REQUIREMENT → Would you quote the material below from its first line through the line containing "METRES = 0.001", exactly and with both ends included?

:::::

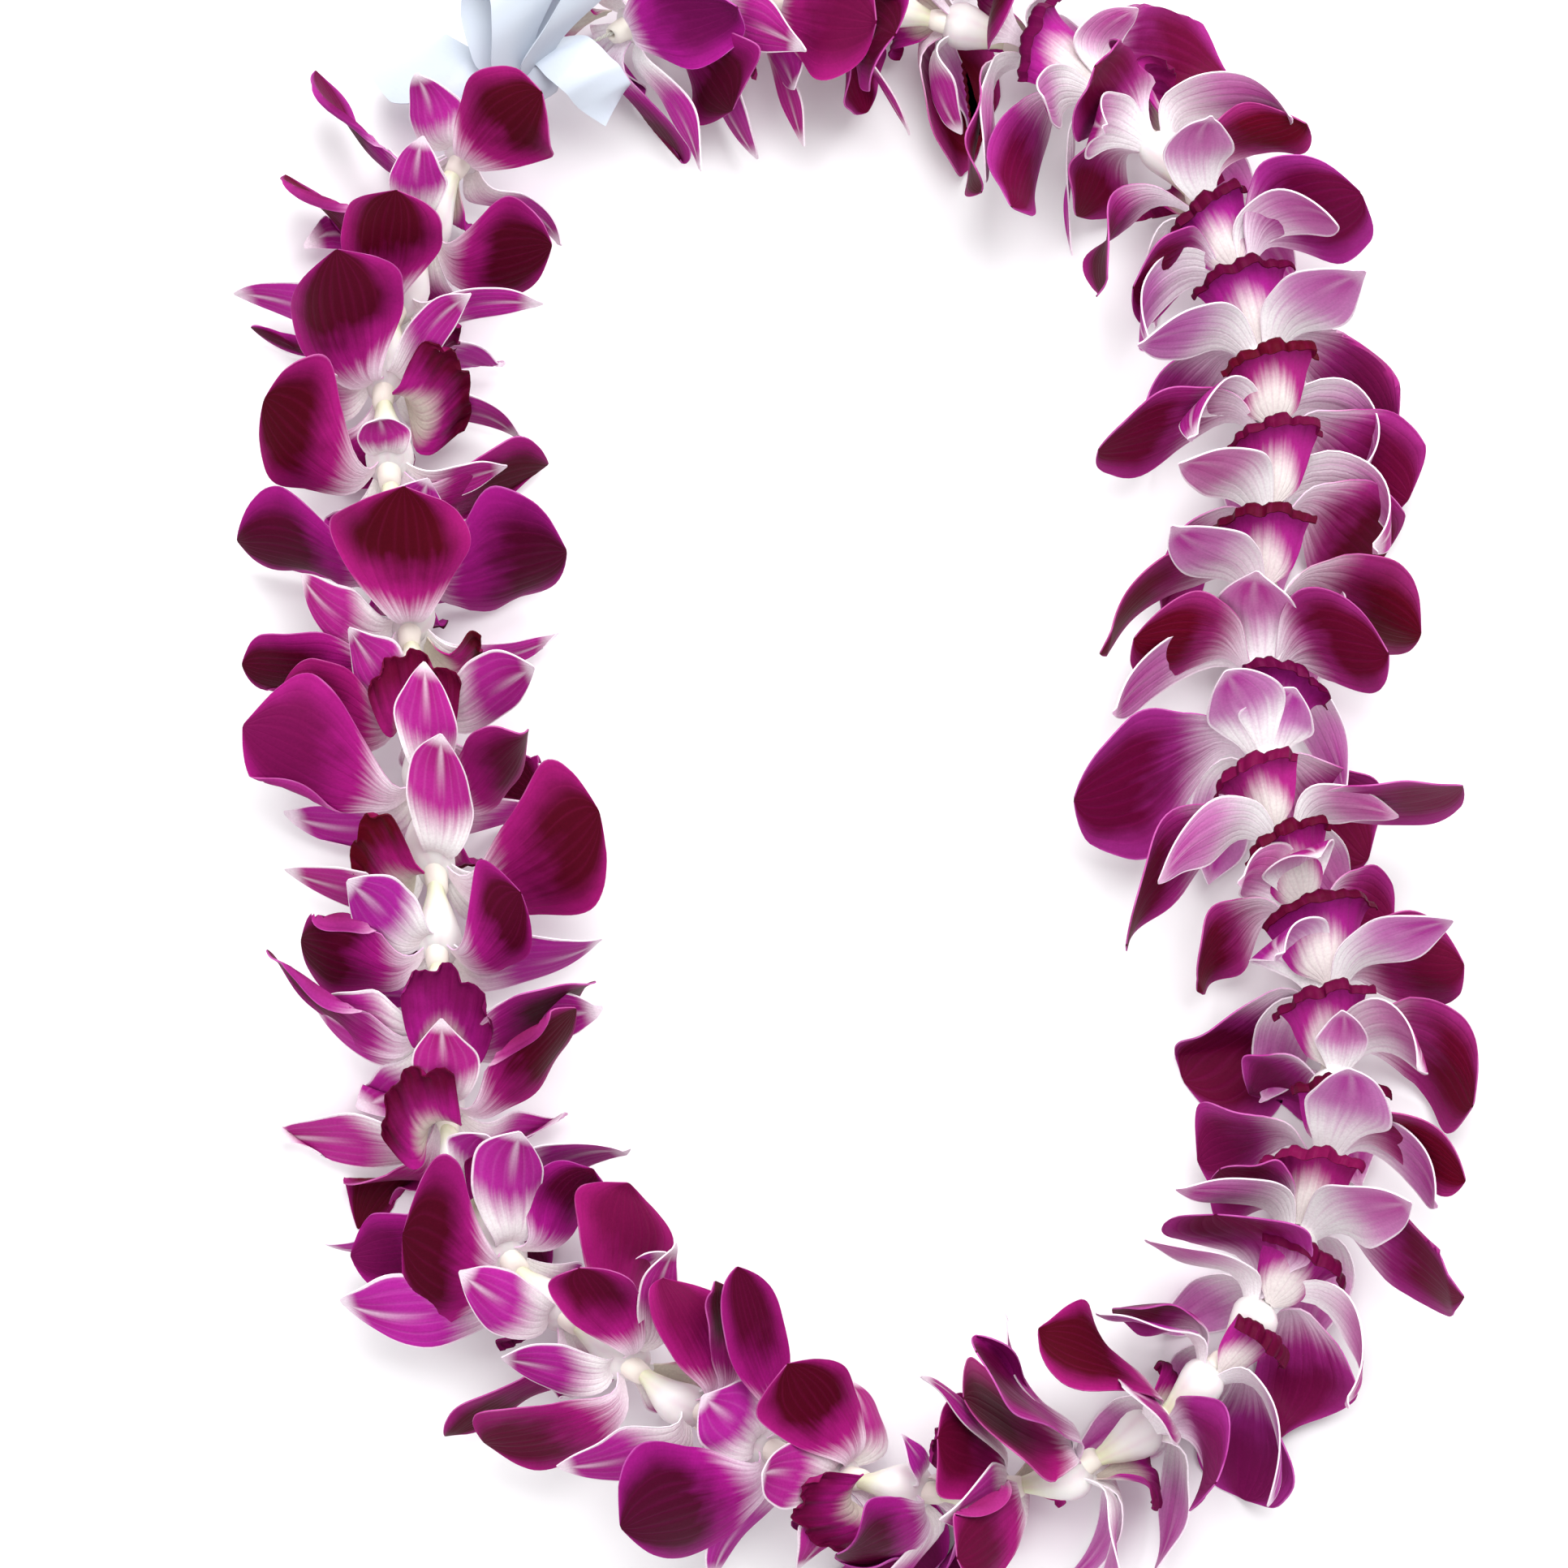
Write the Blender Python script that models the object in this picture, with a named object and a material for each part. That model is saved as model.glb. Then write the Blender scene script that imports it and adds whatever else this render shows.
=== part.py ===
"""Fresh flower lei: orchid blooms strung through their centres on a closed thread, tied with a ribbon bow.

The lei lies on a surface as an open oval. Its blooms face one way round, nested like paper cones.
Sizes are in millimetres and angles in degrees. Points become metres when a mesh is made.
"""
import math
import random

import bmesh
import bpy
import numpy as np

METRES = 0.001

# The thread's route seen from above, against the clock, starting at the bow.
ROUTE_SPOTS = [
    (-81.6, 168), (-95.6, 155), (-106.6, 135), (-116.6, 110), (-119.2, 86), (-115.6, 55),
    (-112, 27), (-109, -3), (-106, -32), (-105.6, -63), (-103.6, -92), (-93.6, -117),
    (-73.6, -138), (-45.6, -158), (-15.6, -174), (14.4, -181), (44.4, -178), (72.4, -163),
    (95.4, -138), (110.4, -107), (115, -73), (108.4, -39), (99.4, -9), (97.4, 19),
    (99, 49), (100, 79), (95.4, 108), (82.4, 137), (60.4, 162), (32.4, 178),
    (0.4, 185), (-33.6, 186), (-61.6, 180),
]
ROUTE_MIDDLE = (-3.1, 1.4)
ROUTE_EASE = 9.0
THREAD_HEIGHT = 22.0
THREAD_RADIUS = 0.5
THREAD_SIDES = 4

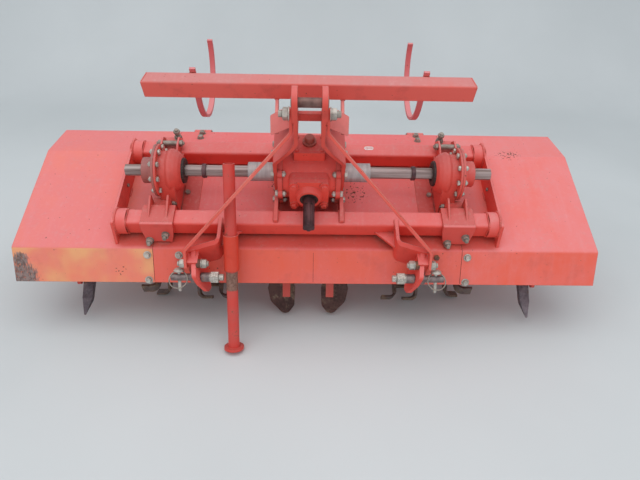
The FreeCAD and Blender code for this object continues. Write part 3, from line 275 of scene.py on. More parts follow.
def painted(name, deep, faded, fade=0.8, rust=0.5, grime_and_shade=0.4, rough=0.45, grain=0.0, waves=0.0,
            ochre=0.0, worn=(), scraped=(), tube_shadow=None):
    """Sprayed paint. Its colour goes from deep to faded with how far the surface faces up, plus
    clouds and streaks: sun fade with a painted sky sheen, held back as painted shade where other
    faces stand close. Edges are painted pale as rubbed wear and a painted highlight, more on
    upper edges; corners darken with dirt and painted shade; rust comes through on edges and in
    chips, and casting grain, dents and orange peel make the bump. Spots are (point, reach) in
    mm: chipped at worn ones, scratched to grey steel at scraped ones. A hood can have a painted
    shadow of its front tube, a deeper red strip on the deck in front of it."""
    material, wire, shader = finish(name, {"Specular IOR Level": 0.35})
    place = wire.place()
    soft = wire.softened(0.0022)
    edge = wire.edge(soft)
    open_sky = wire.openness(0.05)
    up = soft.part("Z")
    cloud = place.noise(3.6, 4.0, 0.55)
    blotch = place.noise(17.0, 4.0, 0.6)
    grit = place.noise(95.0, 3.0, 0.6)
    streak = place.stretched((52.0, 4.0, 4.0)).noise(1.0, 3.0, 0.6)
    # Sun fade and a painted sky sheen on faces that look up; the open sky factor holds it back as
    # painted shade where other faces stand close.
    sun_fade_and_sky_sheen = up * 0.85 + (cloud - 0.5) + (blotch - 0.5) * 0.5 + (streak - 0.5) * 0.3
    sun_fade_and_sky_sheen = sun_fade_and_sky_sheen.rise(-0.25, 1.0) * (open_sky.rise(0.25, 0.95) * 0.6 + 0.4)
    colour = wire.mix(sun_fade_and_sky_sheen * fade, deep, faded)
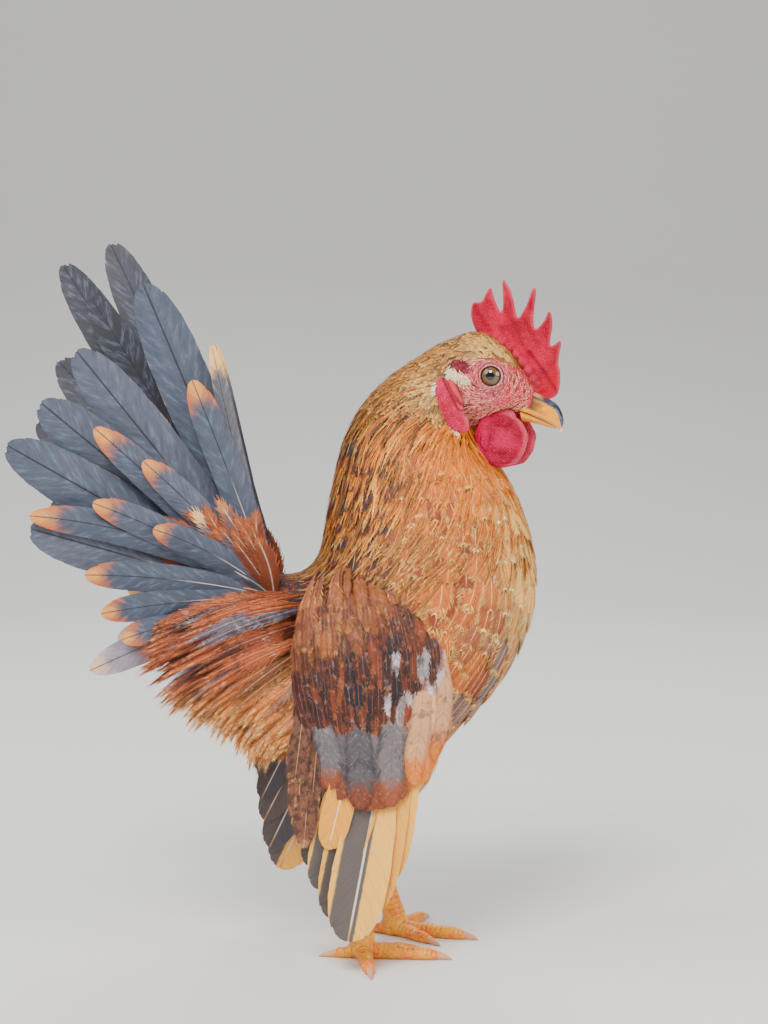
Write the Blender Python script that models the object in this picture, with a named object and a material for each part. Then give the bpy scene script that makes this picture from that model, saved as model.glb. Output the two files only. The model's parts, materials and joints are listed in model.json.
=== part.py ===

:::::

ANSWER TO THIS PROBLEM →
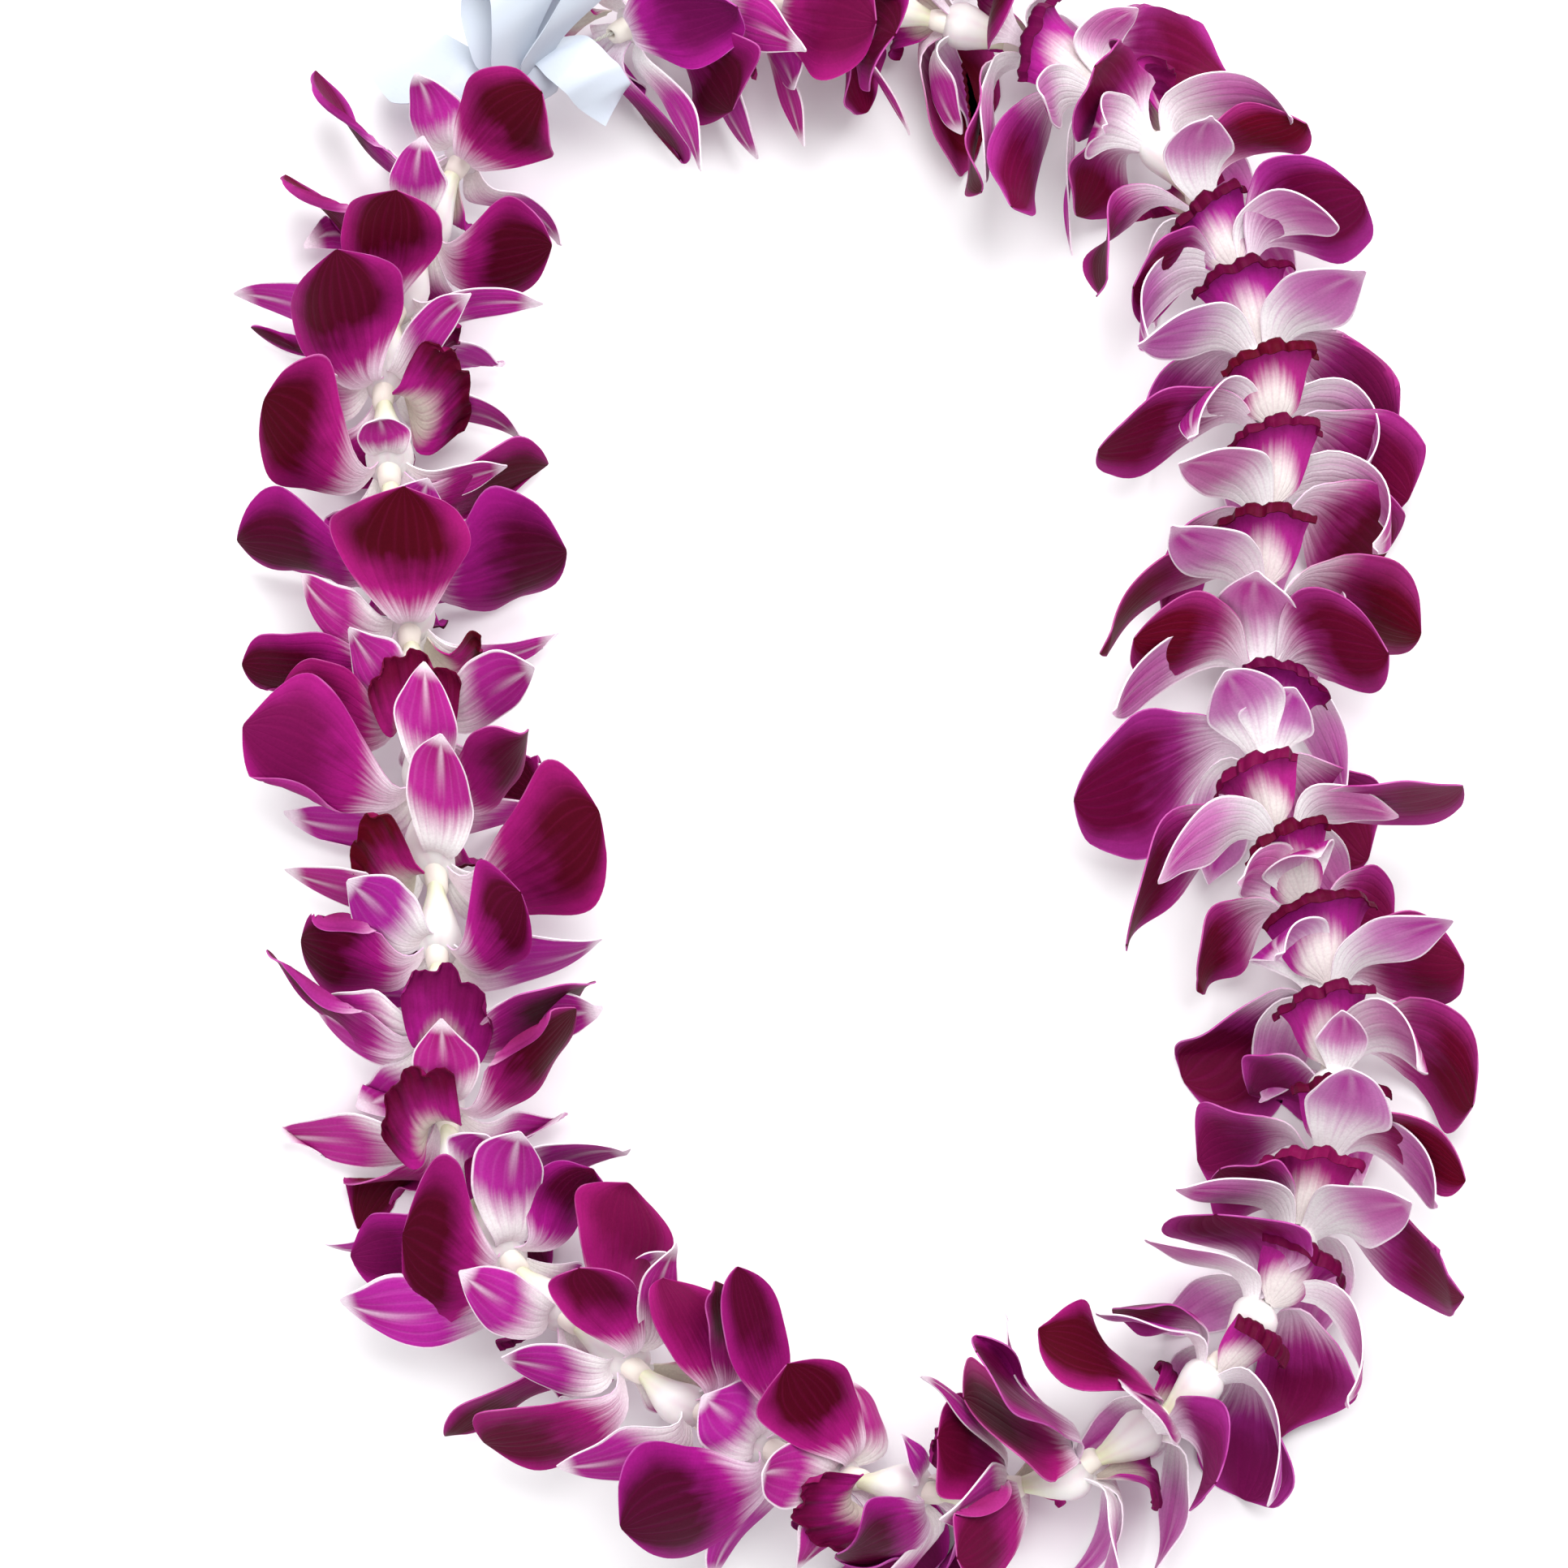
Write the Blender Python script that models the object in this picture, with a named object and a material for each part. That model is saved as model.glb. Then write the Blender scene script that imports it and adds whatever else this render shows.
=== part.py ===
"""Fresh flower lei: orchid blooms strung through their centres on a closed thread, tied with a ribbon bow.

The lei lies on a surface as an open oval. Its blooms face one way round, nested like paper cones.
Sizes are in millimetres and angles in degrees. Points become metres when a mesh is made.
"""
import math
import random

import bmesh
import bpy
import numpy as np

METRES = 0.001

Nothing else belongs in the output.